Telestrat is a worldwide leader in continuing education seminars. Our Telestrat MBA Seminar Series has brought the world of finance, accounting, and business strategy to professionals in the U.S. and Europe.

Archive for February, 2012

What Can We Learn From Warren Buffet?

Monday, February 27th, 2012 by Reuben Advani

The headlines today reference Warren Buffet’s successor. Unfortunately, no one except for Mr. Buffet seems to know who that is. One thing is for sure, whoever this person is, he or she will clearly have a Buffetesque approach to investing. Here are five lessons from Mr. Buffet that we can all learn from:

1. Buy low, sell high. Cliche? Sure. But how many people truly follow this? This is precisely why Buffet skipped the Internet boom of the late 90’s. While everyone else was piling into high-flying Internet stocks, Buffet continued to seek out value plays. After the bubble burst, he was standing tall while many investors were wiped out.
2. Cash is king. Look for companies that a.) have cash and b.) generate cash. In the end, you really can’t go wrong with cash. The only problem that might surface is when a company has too much cash and nothing to do with it. Overall, that can be a good problem to have.
3. Understand the business model. If you don’t understand what the company does, why would you invest in it? It’s easy to fall for the next big thing but when that big thing doesn’t even have a defined business model, it’s best to stay away.
4. Do your homework. Preparing to make an investment is like studying for an exam. Read the press releases, study the industry and analyze the financial statements. This will ensure the best grade in the class…or highest return on investment.
5. Be patient. Stocks go up and down for many reasons but if you believe in what you own, you should have the patience to ride out a downturn. This is not to say you should hold on to a dying company but if you believe the company is sound and the future looks bright, hang
in there.

Let’s hope Mr. Buffet’s successor can teach us as much about investing as Mr. Buffet has.

Apple’s Cash Problem

Tuesday, February 14th, 2012 by Reuben Advani

Apple stock recently reached an all time high and a critical psychological threshold of $500 per share. Given Apple’s meteoric rise and tremendous growth prospects, many analysts believe Apple could very well become the world’s first trillion-dollar company. Whether that happens or not remains to be seen. What could impact the stock, at least in the near term, is what Apple does with the approximately $100 billion in cash on its balance sheet. Let’s consider the options.

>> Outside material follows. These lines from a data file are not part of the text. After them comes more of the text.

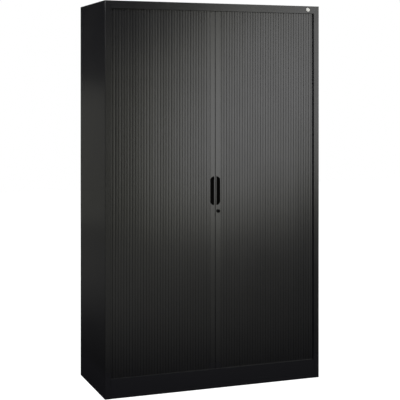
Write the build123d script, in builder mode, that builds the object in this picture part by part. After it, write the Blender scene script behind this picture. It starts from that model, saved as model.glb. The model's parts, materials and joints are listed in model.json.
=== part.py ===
from build123d import *
from math import pi
import os

# A tall steel cupboard with two tambour doors. Each door is a curtain of upright slats, hooked
# together, that a leading profile with a finger pull draws along a track from the middle of the
# front, round the corners and into a cavity between the side panel and an inner lining.
# Millimetres. X runs to the right, Y to the back and Z up. The origin is on the floor, under
# the middle of the carcase.

os.makedirs("parts", exist_ok=True)

# Overall size
width = 1200.0
depth = 430.0
height = 1980.0

# Carcase of folded sheet steel
sheet = 1.0
bend = 1.5  # outside radius of a fold
stile_width = 31.0
top_rail_height = 40.0
plinth_height = 98.0
panel_flange = 26.0  # stiffening folds of the base and the ceiling
seat = 0.3  # gap between neighbours that aren't welded

# Track and slats
slat_recess = 9.6  # from the front of the carcase back to the slats
slat_depth = 7.4
slat_sheet = 1.0
slat_pitch_wanted = 15.0
slat_gap = 0.8  # dark groove between two slats
slat_edge = 0.5  # bevel of a slat's front edges
hook_gap = 0.8  # from a slat's tongue to the lip of the hook that it hangs in
hook_lip = 2.8
tongue_end = 2.0  # a tongue stops this far short of the back of the curtain
curtain_hidden = 4.0  # the closed curtain's end is hidden this far behind the stile
groups = 12  # runs of slats that a curtain is divided into
track_play = 1.0  # on each side of the slats
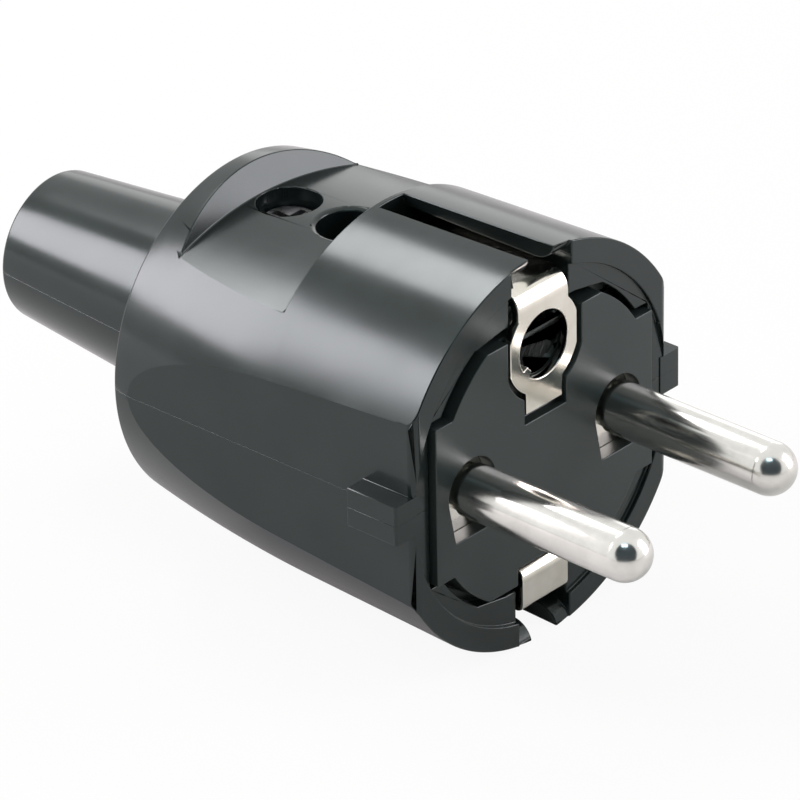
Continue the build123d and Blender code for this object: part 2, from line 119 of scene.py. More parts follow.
def merge_points(obj: Piece, gap: float) -> None:
    """Merge the points of a piece that are nearer than a gap in millimetres."""
    edit(obj)
    bpy.ops.mesh.remove_doubles(threshold=gap * MM)
    leave()


def same(a: float, b: float) -> bool:
    """Whether two places in millimetres are the same."""
    return abs(a - b) < NEAR


def placed(name: str) -> Piece:
    """Name the newest primitive and put its place into its mesh.

    Args:
        name: Name for the object and its mesh.

    Returns:
        The object, at the origin and unturned.
    """
    obj = bpy.context.object
    obj.name = name
    obj.data.name = name
    pick(obj)
    bpy.ops.object.transform_apply(location=True, rotation=True, scale=True)
    return obj


def copied(obj: Piece, name: str) -> Piece:
    """Copy a piece together with its mesh.

    Args:
        obj: Piece to copy.
        name: Name of the copy.

    Returns:
        The copy.
    """
    copy = obj.copy()
    copy.data = obj.data.copy()
    copy.name = name
    bpy.context.scene.collection.objects.link(copy)
    return copy


def block(name: str, low: Point, high: Point) -> Piece:
    """Box between two corners.

    Args:
        name: Name of the piece.
        low: Lowest corner in millimetres.
        high: Highest corner in millimetres.

    Returns:
        The box.
    """
    a, b = Vector(low), Vector(high)
    bpy.ops.object.select_all(action="DESELECT")
    bpy.ops.mesh.primitive_cube_add(size=1.0, location=(a + b) * 0.5 * MM)
    bpy.context.object.scale = (b - a) * MM
    return placed(name)


def rod(name: str, way: Way, radius: float, start: float, end: float,
        centre: Pair = (0.0, 0.0), sides: int = 128) -> Piece:
    """Cylinder along one axis.

    Args:
        name: Name of the piece.
        way: Axis that it runs along.
        radius: Radius in millimetres.
        start: Lower end along the axis.
        end: Upper end along the axis.
        centre: Its place on the two other axes, in their order.
        sides: Number of sides.

    Returns:
        The cylinder.
    """
    middle = (start + end) / 2
    spot = {
        Way.X: (middle, centre[0], centre[1]),
        Way.Y: (centre[0], middle, centre[1]),
        Way.Z: (centre[0], centre[1], middle),
    }[way]
    bpy.ops.object.select_all(action="DESELECT")
    bpy.ops.mesh.primitive_cylinder_add(
        vertices=sides, radius=radius * MM, depth=(end - start) * MM,
        location=Vector(spot) * MM, rotation=way.value,
    )
    return placed(name)


def turned(name: str, outline: Sequence[Pair], sides: int = 192, way: Way = Way.Y,
           centre: Pair = (0.0, 0.0)) -> Piece:
    """Solid of revolution, built ring by ring as on a lathe.

    Args:
        name: Name of the piece.
        outline: Place along the axis and radius of each ring, in millimetres.
        sides: Number of sides round the axis.
        way: Axis that it is turned about, Y or Z.
        centre: Place of the axis.

    Returns:
        The closed solid.
    """
    def on_axis(y: float) -> Vector:
        """Place on the axis in metres."""
        return Vector((centre[0], y, centre[1]) if way is Way.Y else (*centre, y)) * MM

    along, radius = outline[0]
    bpy.ops.object.select_all(action="DESELECT")
    bpy.ops.mesh.primitive_circle_add(
        vertices=sides, radius=radius * MM, fill_type="NGON",
        location=on_axis(along), rotation=way.value,
    )
    obj = placed(name)
    edit(obj)
    for place, wide in outline[1:]:
        step = (place - along) * MM
        grow = wide / radius
        move = (0.0, step, 0.0) if way is Way.Y else (0.0, 0.0, step)
        size = (grow, 1.0, grow) if way is Way.Y else (grow, grow, 1.0)
        bpy.ops.mesh.extrude_region_move(TRANSFORM_OT_translate={"value": move})
        bpy.ops.transform.resize(value=size, center_override=on_axis(place))
        along, radius = place, wide
    close_up()
    return obj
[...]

Doing nothing for the time being certainly creates a nice cushion for Apple. Even a Recession 2.0 would have difficulty derailing a company with this much cash. You can pay for quite a few employee lunches with $100 billion. On the other hand, investors grow anxious when cash lies dormant as one percent money market returns rarely appeal to stock market investors. Another option would be for Apple to simply return some or all of the cash to the shareholders. Dividends are a nice bonus for patient shareholders and would allow them to seek higher returns elsewhere. The problem is that if Apple establishes itself as a dividend paying company, perceptions could change as the company might resemble a Microsoft or worse, a utility! In other words, investors fear the growth story is over when dividends are paid. Finally, the company might institute a share buyback. This reduces the shares outstanding and in turn, increases earnings per share. The problem, of course, is that they would be paying a hefty price to buy back the shares at current prices.

As Apple has proved to be on the leading edge of technology, it’s likely their cash management strategies will have a similar effect on the financial world and inspire CFOs everywhere. Stay tuned.

Groundhog Day in the Financial Markets?

Monday, February 6th, 2012 by Reuben Advani

Groundhog Day was last week but lately every day in the world of financial markets feels like Groundhog Day, at least as it was portrayed in the classic Bill Murray movie. Low interest rates, a surging stock market and Internet IPOs at sky-high valuations make 2012 seem a lot like the happy golden bygone days from a few years back. Will this time around be different? Let’s look at the facts.

The Fed pledged to keep interest rates low until at least 2014. In essence, we have access to cheap money for a few more years. However, banks remain reluctant to lend to individuals and small businesses. Corporations, on the other hand, should fare better in terms of access to capital. Speaking of which, if the emerging euphoria surrounding Facebook’s planned IPO continues to push the stock market higher, you can bet on more corporate stock offerings. This access to capital can help corporate expansion initiatives, create jobs and create a positive wealth effect for consumers.

So is it Groundhog Day? On the surface, perhaps. But upon closer examination, 2012 is different from years past. Today, the financial markets today just might help the consumer and the job market. Let’s hope so.